- [THE RECORDS]:
══════

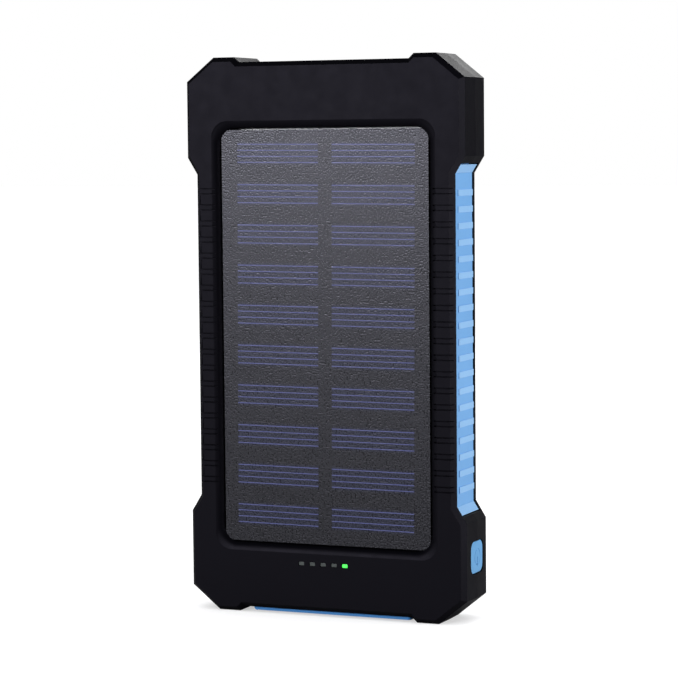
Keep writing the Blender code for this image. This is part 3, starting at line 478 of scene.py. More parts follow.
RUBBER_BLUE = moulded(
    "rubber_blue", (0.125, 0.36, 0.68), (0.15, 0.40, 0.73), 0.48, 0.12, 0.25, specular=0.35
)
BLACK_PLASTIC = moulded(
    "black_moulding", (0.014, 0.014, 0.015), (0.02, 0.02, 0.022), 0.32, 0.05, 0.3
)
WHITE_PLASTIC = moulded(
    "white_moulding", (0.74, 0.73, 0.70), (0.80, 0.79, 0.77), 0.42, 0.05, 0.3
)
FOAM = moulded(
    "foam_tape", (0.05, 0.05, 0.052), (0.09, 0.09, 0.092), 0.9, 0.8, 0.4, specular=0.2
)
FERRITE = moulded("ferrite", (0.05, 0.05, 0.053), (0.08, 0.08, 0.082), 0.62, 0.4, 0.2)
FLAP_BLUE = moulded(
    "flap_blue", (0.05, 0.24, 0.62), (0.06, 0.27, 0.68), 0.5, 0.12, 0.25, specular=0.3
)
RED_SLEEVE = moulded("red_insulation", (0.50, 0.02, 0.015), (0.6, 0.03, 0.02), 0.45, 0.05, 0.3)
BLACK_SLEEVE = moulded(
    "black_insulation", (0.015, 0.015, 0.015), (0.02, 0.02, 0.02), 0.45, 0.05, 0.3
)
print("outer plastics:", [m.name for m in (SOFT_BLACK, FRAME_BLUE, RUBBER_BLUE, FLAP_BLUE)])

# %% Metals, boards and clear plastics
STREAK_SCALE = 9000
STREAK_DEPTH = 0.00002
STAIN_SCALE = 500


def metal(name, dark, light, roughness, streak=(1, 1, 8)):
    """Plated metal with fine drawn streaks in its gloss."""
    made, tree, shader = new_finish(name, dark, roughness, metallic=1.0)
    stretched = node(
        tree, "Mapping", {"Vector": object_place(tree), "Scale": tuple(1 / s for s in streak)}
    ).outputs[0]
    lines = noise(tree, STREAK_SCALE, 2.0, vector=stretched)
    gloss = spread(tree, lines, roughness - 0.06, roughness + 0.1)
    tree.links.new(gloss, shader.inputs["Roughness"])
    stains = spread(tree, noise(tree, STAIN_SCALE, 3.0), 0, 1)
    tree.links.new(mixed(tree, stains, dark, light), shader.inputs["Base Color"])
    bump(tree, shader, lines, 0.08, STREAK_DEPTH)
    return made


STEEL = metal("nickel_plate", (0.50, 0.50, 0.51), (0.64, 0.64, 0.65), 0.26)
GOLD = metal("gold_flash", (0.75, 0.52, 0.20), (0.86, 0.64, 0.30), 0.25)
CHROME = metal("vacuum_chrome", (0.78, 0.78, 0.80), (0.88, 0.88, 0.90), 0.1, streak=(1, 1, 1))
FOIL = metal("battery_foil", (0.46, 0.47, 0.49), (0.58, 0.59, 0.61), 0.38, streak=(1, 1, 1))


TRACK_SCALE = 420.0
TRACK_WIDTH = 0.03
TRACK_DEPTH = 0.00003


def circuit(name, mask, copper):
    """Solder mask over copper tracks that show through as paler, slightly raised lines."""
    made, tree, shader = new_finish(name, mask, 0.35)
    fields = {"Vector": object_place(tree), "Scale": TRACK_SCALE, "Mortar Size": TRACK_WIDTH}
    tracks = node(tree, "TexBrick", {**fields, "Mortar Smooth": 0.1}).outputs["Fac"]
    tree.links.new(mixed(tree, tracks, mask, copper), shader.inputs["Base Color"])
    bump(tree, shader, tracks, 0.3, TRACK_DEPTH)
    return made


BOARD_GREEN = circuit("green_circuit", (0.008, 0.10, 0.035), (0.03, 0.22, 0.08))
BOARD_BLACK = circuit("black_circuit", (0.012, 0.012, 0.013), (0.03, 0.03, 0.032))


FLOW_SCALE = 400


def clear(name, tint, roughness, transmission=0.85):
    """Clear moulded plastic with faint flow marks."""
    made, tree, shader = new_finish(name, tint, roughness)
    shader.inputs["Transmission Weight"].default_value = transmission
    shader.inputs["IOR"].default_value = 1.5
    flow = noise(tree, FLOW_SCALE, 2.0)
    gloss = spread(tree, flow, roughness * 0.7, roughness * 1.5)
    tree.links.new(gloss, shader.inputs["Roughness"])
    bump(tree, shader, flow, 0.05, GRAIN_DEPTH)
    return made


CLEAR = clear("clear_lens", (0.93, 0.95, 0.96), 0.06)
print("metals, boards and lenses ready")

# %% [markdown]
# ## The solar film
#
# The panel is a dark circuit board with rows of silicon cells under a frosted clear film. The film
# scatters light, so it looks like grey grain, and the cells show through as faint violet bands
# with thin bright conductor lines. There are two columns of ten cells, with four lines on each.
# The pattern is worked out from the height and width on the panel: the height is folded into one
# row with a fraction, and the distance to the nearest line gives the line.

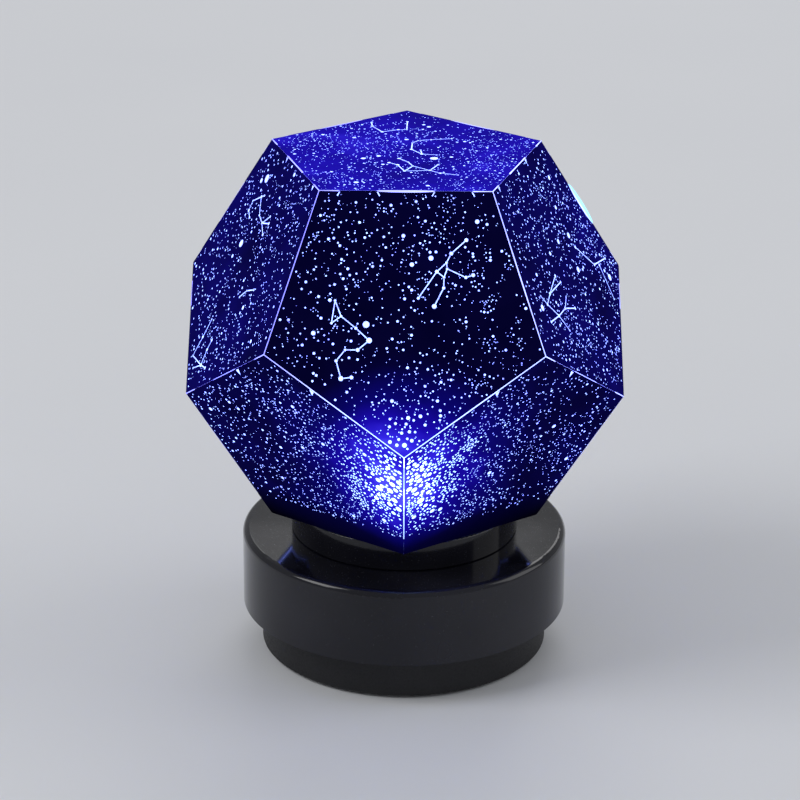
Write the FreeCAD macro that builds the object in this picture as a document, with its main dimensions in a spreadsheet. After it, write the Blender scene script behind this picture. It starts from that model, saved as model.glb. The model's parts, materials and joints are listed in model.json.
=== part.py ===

══════

- [PROBLEM REQUIREMENTS]:
The lines to quote run from the one containing "Write the FreeCAD" through the final line of the material above; please give them exactly, both ends included, and nothing else.

- [ANSWER FOR THE TASK]:
Write the FreeCAD macro that builds the object in this picture as a document, with its main dimensions in a spreadsheet. After it, write the Blender scene script behind this picture. It starts from that model, saved as model.glb. The model's parts, materials and joints are listed in model.json.
=== part.py ===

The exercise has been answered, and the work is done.